You’re trusted, and for good reasons!
Remind yourself, you’re not a scammy used car salesman, who will do ‘whatever it takes’ to get someone into a Ford Pinto, today – you are a consummate beauty professional. You know the wants and needs of your clients’ hair better than anyone.
Have confidence in yourself and your position of power, and use it to send your clients home with products you know they’ll need and love. You’re more than qualified to make these recommendations, so don’t feel guilty or scared to do so!
2. Product Selection
*Choose products you believe in!
Once you choose to only sell products you personally believe in, the idea of retailing in your salon becomes a lot easier. You will no longer feel like you’re selling anything – you’re just simply recommending products you know will fulfill your clients’ hair needs.

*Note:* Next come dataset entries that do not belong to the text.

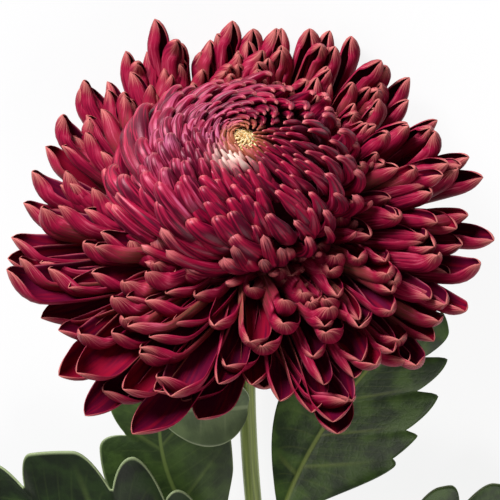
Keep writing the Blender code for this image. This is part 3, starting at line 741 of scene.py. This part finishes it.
def make_bracts(name, root, tip, first_turn, finish):
    """A row of scales that lie on the cup, from the root's (radius, height) to the tip's.

    Half the width is a power of a sine along the scale, which bulges by a sine and falls by t^2 off its keel.
    """
    turn = first_turn + np.arange(BRACTS_IN_ROW)[:, None, None] * BRACT_TURN
    share = np.linspace(0, 1, BRACT_ROWS)[None, :, None]
    t = np.linspace(-1, 1, BRACT_COLUMNS)[None, None, :]
    around = t * BRACT_HALF_WIDTH * np.sin(math.pi * (0.22 + 0.76 * share)) ** 0.7
    radius = mix(root[0], tip[0], share) + BRACT_BULGE * np.sin(math.pi * share) + BRACT_KEEL * (1 - t**2)
    height = mix(root[1], tip[1], share) - BRACT_KEEL * (1 - t**2)
    grid = about_axis(radius, turn, height) + about_axis(around, turn + math.pi / 2, 0)
    points, faces, _ = shells(in_world(grid), BRACT_THICKNESS)
    stand_for(add_piece(name, points, [faces], [finish]), "involucre")


# Waxy green skin, satin on the cup and a little paler and more matt on the thin dry bracts.
cup_skin = new_finish("involucre_skin", Base_Color=linear("#5C6B3A"), Roughness=0.55)
bract_skin = new_finish("involucre_bract_skin", Base_Color=linear("#6B7A45"), Roughness=0.6)
cup = turned("involucre_cup", CUP_PROFILE, CUP_SIDES, cup_skin, in_head=False)
stand_for(cup, "involucre")
make_bracts("involucre_outer_bracts", (0.0046, -0.0074), (0.0108, -0.0036), 0.0, bract_skin)
make_bracts("involucre_inner_bracts", (0.0072, -0.0050), (0.0137, -0.0007), BRACT_TURN / 2, bract_skin)


# The stem
# A firm green stem, ribbed along its length and covered in short down. It bends by the bloom's tilt
# at the neck, lies along the table and ends in a slanting cut that shows its pith.
NECK_STEPS = 60
STRAIGHT_STEPS = 90
STRAIGHT_LENGTH = 0.1250
STEM_SIDES = 48
CUT_SLANT = 0.7
SWELLING_LENGTH = 0.0028
STEM_RIBS = 7
UNDER_RECEPTACLE = RECEPTACLE * np.array([1, 1, 0])
LEAF_FEET = {"leaf_1": 0.1070, "leaf_2": 0.1100, "leaf_3": 0.0970, "leaf_4": 0.1215}


def stem_sway(back):
    """How far right the stem's middle lies at a distance behind the receptacle: a parabola, 0 at the neck."""
    past_neck = back - (CALYX_DEPTH + SEAT_GAP) * math.cos(FACE_TILT)
    return 0.90 * past_neck**2 - 0.060 * past_neck


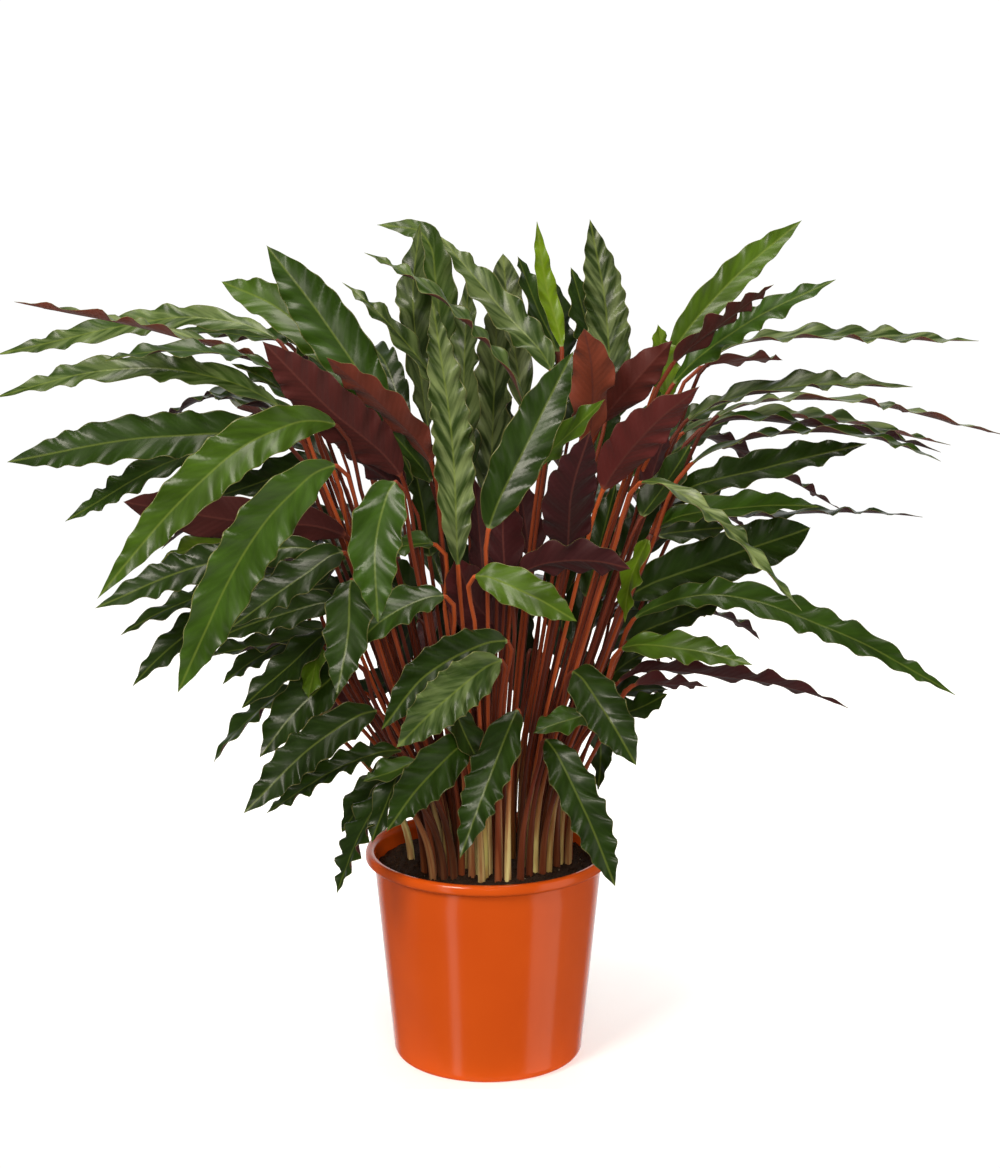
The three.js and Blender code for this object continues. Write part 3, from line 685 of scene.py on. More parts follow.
def blade_share(share, blunt):
    """Share of the full width: a quick rise from the neck, long near-parallel sides, sharp tip."""
    rise = 1 - (1 - np.clip(share / FULLEST_AT, 0, 1)) ** 2.3
    fall = np.clip((share - FULLEST_AT) / (1 - FULLEST_AT), 0, 1)
    return rise**0.8 * (1 - fall**blunt) ** 1.05


def leaf_mesh(spine, neck, uppers, width, manner):
    """Points, faces, face materials and attributes of one leaf.

    spine runs from the foot to the tip, neck is the index of the blade's start in it, and uppers
    are the upper face's normals from there on. manner holds the leaf's waves, age and chance.
    """
    knots = lengths_to(spine)
    stalk_at = knots[neck] * np.linspace(0, 1, STALK_STATIONS, endpoint=False)
    length = knots[-1] - knots[neck]
    blade_stations = int(length / manner["wave"] * STATIONS_A_WAVE)
    blade_at = knots[neck] + length * np.linspace(0, 1, blade_stations)
    at = np.concatenate((stalk_at, blade_at))
    centres = through(knots, spine, at)
    centres[:, 2] -= manner["drop"] * np.sin(math.pi * np.clip((at - knots[neck]) / length, 0, 1))
    tangents = unit(np.gradient(centres, at, axis=0))
    ups = np.empty_like(centres)
    ups[STALK_STATIONS:] = through(knots[neck:], uppers, blade_at)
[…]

*Say no to salon product diversion!
Too many companies exploit the expert knowledge and influence of Hair Stylists to gain brand affinity with their clients, then once it becomes profitable enough, they divert their products to large retail stores.
Can you think of a brand that was once salon exclusive, but are now sold directly to consumers?
3. Educate Yourself on Your Products
While it’s great to have an aesthetically pleasing retail shelf, you shouldn’t rely on just the look of your products to make a sale.
There’s a lot of great information to share about the products you carry that goes beyond, “it smells good.”
Hair products at Wal-Mart smell good. Tell them why they’re really investing the money in high-quality salon products.
For example, explain to them the importance of pH, and how your products work at the optimal level to prolong color and improve the health of their hair. There are a multitude of talking points that help your products stand out – not just from a beauty perspective, but also from a health and eco-conscious standpoint.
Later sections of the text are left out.